▶ [Given data]
— start —

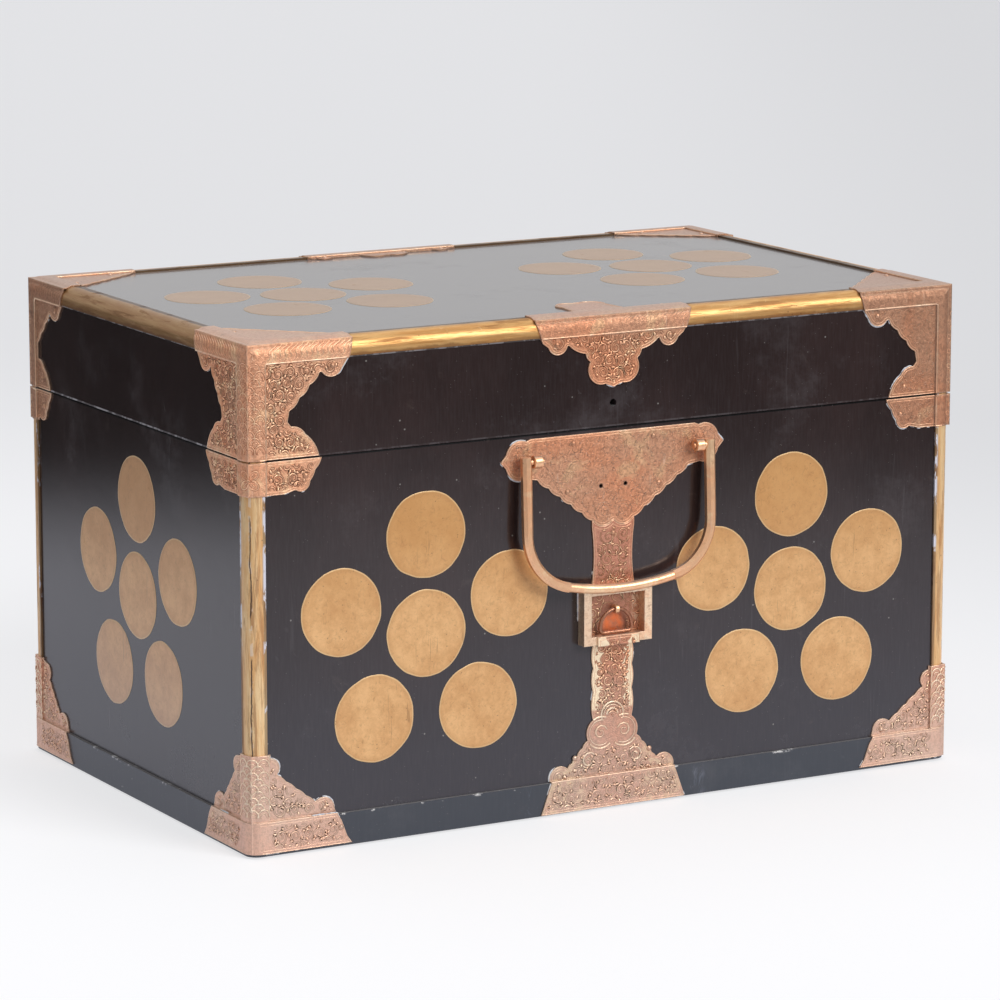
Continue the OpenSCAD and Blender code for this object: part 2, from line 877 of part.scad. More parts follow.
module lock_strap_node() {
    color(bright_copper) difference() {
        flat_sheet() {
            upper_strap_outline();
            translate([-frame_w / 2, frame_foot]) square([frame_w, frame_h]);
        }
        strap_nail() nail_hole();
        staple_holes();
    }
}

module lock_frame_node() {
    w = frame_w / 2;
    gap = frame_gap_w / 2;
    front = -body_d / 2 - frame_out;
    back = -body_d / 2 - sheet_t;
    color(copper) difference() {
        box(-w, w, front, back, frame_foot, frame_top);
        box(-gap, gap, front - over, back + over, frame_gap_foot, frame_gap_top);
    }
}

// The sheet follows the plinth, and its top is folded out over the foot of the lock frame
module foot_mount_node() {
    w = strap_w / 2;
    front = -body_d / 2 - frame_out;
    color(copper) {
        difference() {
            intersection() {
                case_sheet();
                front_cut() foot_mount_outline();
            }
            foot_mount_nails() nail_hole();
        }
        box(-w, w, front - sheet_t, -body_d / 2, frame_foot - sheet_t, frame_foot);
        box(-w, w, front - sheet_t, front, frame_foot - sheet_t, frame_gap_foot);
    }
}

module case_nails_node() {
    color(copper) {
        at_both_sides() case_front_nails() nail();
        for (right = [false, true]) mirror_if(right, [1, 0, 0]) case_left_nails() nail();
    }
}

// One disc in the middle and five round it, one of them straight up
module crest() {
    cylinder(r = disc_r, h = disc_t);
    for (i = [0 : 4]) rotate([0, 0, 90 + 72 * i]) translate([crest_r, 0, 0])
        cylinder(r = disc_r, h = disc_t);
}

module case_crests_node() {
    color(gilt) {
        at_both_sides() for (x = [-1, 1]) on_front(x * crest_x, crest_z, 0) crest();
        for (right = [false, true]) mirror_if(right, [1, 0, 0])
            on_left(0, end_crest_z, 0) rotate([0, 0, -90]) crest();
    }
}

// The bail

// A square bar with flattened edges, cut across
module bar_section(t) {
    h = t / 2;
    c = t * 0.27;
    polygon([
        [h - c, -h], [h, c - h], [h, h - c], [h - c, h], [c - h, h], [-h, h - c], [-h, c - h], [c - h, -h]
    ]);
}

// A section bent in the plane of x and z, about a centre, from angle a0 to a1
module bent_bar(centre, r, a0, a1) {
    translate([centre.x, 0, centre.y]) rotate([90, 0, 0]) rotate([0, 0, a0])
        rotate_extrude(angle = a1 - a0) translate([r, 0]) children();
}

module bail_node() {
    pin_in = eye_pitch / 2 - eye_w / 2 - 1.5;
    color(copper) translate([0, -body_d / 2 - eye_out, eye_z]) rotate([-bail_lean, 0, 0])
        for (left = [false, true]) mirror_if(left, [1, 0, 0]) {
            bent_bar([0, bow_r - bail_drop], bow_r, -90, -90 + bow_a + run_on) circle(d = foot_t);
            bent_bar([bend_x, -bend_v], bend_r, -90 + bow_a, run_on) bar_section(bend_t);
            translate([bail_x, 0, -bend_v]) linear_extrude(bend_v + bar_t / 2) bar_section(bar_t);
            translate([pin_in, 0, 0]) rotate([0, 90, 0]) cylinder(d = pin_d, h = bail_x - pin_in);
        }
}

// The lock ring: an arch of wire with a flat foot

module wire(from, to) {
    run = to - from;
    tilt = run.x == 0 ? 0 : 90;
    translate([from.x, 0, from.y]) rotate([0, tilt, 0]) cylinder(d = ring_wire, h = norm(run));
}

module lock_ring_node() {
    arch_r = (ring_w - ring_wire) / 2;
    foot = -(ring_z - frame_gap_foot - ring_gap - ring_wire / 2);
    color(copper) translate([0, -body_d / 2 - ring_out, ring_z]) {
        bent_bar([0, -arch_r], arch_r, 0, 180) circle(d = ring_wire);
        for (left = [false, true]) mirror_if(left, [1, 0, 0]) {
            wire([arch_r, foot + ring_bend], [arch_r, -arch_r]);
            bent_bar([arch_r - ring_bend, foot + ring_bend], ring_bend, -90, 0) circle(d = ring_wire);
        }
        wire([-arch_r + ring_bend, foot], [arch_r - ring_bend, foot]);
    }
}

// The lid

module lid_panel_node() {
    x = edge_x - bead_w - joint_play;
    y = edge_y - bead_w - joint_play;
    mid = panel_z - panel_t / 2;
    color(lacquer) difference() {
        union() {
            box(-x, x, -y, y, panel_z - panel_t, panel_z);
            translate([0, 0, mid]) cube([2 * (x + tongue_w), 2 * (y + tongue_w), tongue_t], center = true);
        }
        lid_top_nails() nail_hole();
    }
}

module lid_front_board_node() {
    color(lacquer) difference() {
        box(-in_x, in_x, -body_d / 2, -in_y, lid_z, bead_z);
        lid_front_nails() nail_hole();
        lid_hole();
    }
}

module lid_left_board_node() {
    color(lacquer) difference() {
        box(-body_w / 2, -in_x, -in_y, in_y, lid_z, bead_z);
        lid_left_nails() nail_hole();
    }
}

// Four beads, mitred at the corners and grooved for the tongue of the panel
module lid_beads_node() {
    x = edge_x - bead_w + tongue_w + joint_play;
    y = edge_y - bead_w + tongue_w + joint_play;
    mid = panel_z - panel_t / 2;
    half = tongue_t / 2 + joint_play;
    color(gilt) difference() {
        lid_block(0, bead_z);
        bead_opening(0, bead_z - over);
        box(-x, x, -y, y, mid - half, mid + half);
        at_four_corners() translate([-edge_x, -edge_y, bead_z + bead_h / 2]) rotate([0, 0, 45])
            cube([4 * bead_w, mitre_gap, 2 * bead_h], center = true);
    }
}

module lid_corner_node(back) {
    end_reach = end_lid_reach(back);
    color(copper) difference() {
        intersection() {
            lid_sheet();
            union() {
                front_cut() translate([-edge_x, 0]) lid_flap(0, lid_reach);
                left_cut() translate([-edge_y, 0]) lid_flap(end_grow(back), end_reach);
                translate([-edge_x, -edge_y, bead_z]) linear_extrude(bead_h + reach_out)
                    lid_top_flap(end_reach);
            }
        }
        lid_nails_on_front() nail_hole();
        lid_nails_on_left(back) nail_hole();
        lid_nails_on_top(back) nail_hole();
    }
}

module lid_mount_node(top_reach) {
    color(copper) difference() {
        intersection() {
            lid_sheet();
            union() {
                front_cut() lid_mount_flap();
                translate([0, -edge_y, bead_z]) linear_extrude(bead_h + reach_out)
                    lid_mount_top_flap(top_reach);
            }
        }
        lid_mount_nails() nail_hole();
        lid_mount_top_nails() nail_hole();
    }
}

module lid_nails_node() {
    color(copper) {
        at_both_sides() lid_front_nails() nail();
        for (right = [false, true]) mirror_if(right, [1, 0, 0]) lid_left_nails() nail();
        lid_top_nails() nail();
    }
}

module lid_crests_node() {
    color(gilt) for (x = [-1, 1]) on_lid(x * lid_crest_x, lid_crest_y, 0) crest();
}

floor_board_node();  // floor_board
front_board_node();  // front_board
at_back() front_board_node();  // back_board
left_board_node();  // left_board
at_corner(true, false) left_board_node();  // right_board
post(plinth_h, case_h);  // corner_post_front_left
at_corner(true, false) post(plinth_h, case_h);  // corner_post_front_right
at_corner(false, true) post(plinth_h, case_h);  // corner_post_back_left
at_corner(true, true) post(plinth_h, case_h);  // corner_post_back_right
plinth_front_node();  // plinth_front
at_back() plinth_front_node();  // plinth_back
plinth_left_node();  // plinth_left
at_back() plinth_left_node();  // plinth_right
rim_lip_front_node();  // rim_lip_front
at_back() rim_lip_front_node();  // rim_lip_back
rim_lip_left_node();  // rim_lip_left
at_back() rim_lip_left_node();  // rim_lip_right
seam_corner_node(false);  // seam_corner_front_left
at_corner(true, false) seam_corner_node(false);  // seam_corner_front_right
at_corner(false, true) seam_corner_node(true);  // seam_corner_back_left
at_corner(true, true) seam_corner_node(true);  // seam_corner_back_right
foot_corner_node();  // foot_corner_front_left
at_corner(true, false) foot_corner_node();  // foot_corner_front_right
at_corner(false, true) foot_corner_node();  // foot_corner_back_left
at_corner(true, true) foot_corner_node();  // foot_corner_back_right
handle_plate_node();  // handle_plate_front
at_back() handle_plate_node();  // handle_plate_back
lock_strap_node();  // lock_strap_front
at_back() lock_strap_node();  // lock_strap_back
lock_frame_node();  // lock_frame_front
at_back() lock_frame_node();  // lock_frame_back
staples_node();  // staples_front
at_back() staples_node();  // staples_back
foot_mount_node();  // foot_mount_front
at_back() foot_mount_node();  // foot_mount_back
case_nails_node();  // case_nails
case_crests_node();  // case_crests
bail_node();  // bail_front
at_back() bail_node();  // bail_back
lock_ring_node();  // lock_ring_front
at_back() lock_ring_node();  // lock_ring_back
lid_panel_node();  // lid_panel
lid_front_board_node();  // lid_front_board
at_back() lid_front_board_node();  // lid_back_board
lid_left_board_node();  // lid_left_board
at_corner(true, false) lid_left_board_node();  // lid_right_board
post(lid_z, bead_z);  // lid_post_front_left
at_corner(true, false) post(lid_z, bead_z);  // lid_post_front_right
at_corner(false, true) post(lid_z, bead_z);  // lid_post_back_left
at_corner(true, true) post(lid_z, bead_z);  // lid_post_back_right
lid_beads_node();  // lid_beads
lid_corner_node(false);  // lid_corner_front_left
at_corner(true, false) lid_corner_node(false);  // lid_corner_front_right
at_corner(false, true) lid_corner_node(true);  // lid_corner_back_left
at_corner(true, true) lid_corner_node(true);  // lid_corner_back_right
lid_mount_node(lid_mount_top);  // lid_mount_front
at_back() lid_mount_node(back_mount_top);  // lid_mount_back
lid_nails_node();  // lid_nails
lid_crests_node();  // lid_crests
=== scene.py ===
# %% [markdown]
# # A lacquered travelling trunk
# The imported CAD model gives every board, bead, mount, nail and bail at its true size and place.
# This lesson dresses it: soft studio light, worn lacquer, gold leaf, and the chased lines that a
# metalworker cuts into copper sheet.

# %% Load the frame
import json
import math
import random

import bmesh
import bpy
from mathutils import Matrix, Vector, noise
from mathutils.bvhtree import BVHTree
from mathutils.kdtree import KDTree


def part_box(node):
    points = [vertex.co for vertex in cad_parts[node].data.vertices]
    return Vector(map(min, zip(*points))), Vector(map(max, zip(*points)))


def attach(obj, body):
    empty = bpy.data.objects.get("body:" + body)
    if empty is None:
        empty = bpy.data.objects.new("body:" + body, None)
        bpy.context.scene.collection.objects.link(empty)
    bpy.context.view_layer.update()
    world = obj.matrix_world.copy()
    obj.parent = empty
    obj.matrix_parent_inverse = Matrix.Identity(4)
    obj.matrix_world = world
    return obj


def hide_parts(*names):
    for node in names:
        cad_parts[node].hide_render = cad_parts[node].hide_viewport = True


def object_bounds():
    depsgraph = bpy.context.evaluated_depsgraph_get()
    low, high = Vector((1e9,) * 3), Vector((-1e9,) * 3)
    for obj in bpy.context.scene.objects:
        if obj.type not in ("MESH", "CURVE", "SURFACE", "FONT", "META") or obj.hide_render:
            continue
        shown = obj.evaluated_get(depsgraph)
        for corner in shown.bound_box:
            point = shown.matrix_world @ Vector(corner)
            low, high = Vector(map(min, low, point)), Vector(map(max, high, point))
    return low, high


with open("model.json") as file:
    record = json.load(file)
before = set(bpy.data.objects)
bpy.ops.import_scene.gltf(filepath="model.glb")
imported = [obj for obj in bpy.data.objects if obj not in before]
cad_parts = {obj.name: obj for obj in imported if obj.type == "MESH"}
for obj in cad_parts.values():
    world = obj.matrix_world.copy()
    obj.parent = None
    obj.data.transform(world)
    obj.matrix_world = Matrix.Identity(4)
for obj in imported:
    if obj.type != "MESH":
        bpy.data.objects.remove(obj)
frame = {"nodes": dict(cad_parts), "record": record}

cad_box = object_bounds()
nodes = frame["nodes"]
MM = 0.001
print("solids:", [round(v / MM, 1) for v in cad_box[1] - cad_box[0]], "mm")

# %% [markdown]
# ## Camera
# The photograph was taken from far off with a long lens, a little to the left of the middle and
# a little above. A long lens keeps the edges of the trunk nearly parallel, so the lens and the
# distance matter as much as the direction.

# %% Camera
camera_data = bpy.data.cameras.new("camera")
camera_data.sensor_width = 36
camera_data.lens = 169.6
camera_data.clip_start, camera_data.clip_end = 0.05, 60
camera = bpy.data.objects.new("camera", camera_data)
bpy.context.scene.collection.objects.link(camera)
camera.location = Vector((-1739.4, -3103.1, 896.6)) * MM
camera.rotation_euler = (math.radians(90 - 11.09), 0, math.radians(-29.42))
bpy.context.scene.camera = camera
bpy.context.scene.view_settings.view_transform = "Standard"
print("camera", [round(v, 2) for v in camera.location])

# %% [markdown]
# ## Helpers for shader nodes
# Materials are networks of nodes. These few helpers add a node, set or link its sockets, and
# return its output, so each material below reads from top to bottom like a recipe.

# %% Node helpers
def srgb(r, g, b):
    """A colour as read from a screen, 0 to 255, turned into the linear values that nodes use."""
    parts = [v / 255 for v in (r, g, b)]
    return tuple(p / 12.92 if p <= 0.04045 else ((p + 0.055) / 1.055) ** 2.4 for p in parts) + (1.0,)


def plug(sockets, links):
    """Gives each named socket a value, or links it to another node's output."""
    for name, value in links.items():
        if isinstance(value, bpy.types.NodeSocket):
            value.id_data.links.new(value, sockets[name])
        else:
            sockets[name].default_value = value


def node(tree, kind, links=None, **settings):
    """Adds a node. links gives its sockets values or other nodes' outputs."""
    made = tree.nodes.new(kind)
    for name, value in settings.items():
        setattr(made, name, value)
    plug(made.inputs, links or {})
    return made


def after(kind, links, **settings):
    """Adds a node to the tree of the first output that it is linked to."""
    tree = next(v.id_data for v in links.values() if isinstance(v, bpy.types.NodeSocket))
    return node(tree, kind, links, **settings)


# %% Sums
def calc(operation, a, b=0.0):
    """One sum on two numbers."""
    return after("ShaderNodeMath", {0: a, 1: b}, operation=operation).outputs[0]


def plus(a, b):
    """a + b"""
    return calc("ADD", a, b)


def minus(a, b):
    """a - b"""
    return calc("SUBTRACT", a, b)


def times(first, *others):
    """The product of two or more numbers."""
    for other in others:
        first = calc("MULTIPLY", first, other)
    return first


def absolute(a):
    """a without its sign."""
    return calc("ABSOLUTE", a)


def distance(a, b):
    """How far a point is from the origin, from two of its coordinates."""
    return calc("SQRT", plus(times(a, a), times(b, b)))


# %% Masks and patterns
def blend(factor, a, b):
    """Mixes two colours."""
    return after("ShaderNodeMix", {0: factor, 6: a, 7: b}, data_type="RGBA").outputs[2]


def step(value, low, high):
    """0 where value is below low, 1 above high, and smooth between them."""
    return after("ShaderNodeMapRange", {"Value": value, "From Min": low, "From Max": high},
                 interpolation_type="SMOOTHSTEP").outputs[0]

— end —

▶ [Exercise aim] Begin with the line containing "at_corner(false, true) lid_corner_node(true);", end with the line containing "low, high = Vector((1e9,)", and repeat every line in that stretch exactly.

▶ [Correct answer]
at_corner(false, true) lid_corner_node(true);  // lid_corner_back_left
at_corner(true, true) lid_corner_node(true);  // lid_corner_back_right
lid_mount_node(lid_mount_top);  // lid_mount_front
at_back() lid_mount_node(back_mount_top);  // lid_mount_back
lid_nails_node();  // lid_nails
lid_crests_node();  // lid_crests
=== scene.py ===
# %% [markdown]
# # A lacquered travelling trunk
# The imported CAD model gives every board, bead, mount, nail and bail at its true size and place.
# This lesson dresses it: soft studio light, worn lacquer, gold leaf, and the chased lines that a
# metalworker cuts into copper sheet.

# %% Load the frame
import json
import math
import random

import bmesh
import bpy
from mathutils import Matrix, Vector, noise
from mathutils.bvhtree import BVHTree
from mathutils.kdtree import KDTree


def part_box(node):
    points = [vertex.co for vertex in cad_parts[node].data.vertices]
    return Vector(map(min, zip(*points))), Vector(map(max, zip(*points)))


def attach(obj, body):
    empty = bpy.data.objects.get("body:" + body)
    if empty is None:
        empty = bpy.data.objects.new("body:" + body, None)
        bpy.context.scene.collection.objects.link(empty)
    bpy.context.view_layer.update()
    world = obj.matrix_world.copy()
    obj.parent = empty
    obj.matrix_parent_inverse = Matrix.Identity(4)
    obj.matrix_world = world
    return obj


def hide_parts(*names):
    for node in names:
        cad_parts[node].hide_render = cad_parts[node].hide_viewport = True


def object_bounds():
    depsgraph = bpy.context.evaluated_depsgraph_get()
    low, high = Vector((1e9,) * 3), Vector((-1e9,) * 3)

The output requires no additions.